Stated problem:
Below are records; reproduce exactly the lines from the one that has "What three.js and" through the one that has "const FOOT_RADIUS = 67;", ends included, and nothing more.

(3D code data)
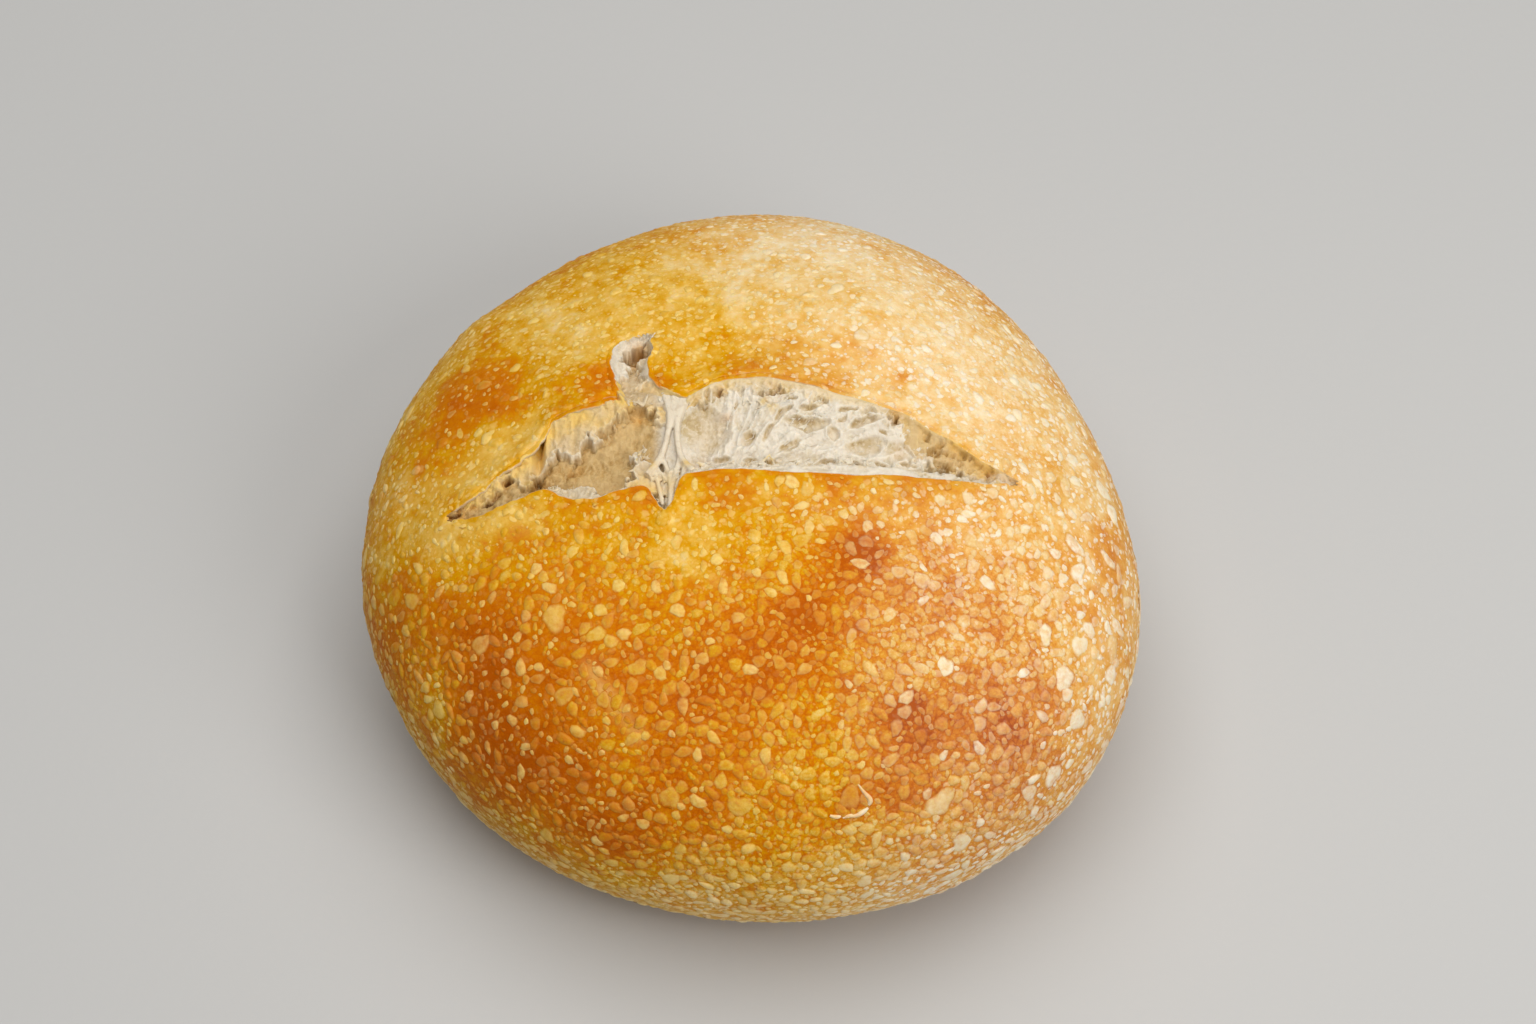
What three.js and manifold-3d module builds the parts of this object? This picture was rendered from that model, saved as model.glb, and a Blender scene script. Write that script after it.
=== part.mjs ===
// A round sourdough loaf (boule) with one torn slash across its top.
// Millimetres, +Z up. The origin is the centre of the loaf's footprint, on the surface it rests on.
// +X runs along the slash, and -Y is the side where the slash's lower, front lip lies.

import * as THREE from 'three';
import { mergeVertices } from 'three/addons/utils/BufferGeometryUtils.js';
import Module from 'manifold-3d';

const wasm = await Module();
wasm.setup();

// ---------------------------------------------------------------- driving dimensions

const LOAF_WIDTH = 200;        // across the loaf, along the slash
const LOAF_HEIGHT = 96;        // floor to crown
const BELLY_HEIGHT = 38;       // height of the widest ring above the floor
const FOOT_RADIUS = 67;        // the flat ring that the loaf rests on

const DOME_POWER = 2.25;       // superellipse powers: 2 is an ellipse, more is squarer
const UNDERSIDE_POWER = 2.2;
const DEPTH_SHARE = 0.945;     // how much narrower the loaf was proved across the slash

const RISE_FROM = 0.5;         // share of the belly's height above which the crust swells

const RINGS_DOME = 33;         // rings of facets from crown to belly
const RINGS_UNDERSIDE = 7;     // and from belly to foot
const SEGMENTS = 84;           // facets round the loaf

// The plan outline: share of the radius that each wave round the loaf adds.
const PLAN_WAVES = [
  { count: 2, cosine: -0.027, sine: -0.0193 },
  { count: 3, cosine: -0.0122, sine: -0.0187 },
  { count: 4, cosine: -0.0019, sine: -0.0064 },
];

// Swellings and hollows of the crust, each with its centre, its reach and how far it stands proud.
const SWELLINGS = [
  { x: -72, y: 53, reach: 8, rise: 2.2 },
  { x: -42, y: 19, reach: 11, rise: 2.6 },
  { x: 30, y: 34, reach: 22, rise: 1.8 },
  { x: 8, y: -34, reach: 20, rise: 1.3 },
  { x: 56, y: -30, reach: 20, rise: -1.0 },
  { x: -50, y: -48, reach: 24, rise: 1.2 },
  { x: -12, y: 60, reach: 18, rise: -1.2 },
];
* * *
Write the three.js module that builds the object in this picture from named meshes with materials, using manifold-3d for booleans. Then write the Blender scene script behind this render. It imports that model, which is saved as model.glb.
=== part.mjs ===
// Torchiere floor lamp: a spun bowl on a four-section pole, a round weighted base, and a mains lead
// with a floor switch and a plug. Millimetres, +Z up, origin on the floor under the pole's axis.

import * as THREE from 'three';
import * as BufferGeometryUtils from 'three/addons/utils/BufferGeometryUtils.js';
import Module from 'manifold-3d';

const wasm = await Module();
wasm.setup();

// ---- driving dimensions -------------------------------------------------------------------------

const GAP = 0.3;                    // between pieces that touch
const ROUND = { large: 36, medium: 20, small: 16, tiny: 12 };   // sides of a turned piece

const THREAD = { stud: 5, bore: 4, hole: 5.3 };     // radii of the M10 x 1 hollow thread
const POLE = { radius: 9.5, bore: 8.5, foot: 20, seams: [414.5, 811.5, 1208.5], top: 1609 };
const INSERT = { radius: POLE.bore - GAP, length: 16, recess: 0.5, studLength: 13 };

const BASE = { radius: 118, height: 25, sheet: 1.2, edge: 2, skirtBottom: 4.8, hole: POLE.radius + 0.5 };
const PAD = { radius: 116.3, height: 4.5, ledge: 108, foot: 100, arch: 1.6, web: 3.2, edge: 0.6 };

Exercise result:
What three.js and manifold-3d module builds the parts of this object? This picture was rendered from that model, saved as model.glb, and a Blender scene script. Write that script after it.
=== part.mjs ===
// A round sourdough loaf (boule) with one torn slash across its top.
// Millimetres, +Z up. The origin is the centre of the loaf's footprint, on the surface it rests on.
// +X runs along the slash, and -Y is the side where the slash's lower, front lip lies.

import * as THREE from 'three';
import { mergeVertices } from 'three/addons/utils/BufferGeometryUtils.js';
import Module from 'manifold-3d';

const wasm = await Module();
wasm.setup();

// ---------------------------------------------------------------- driving dimensions

const LOAF_WIDTH = 200;        // across the loaf, along the slash
const LOAF_HEIGHT = 96;        // floor to crown
const BELLY_HEIGHT = 38;       // height of the widest ring above the floor
const FOOT_RADIUS = 67;        // the flat ring that the loaf rests on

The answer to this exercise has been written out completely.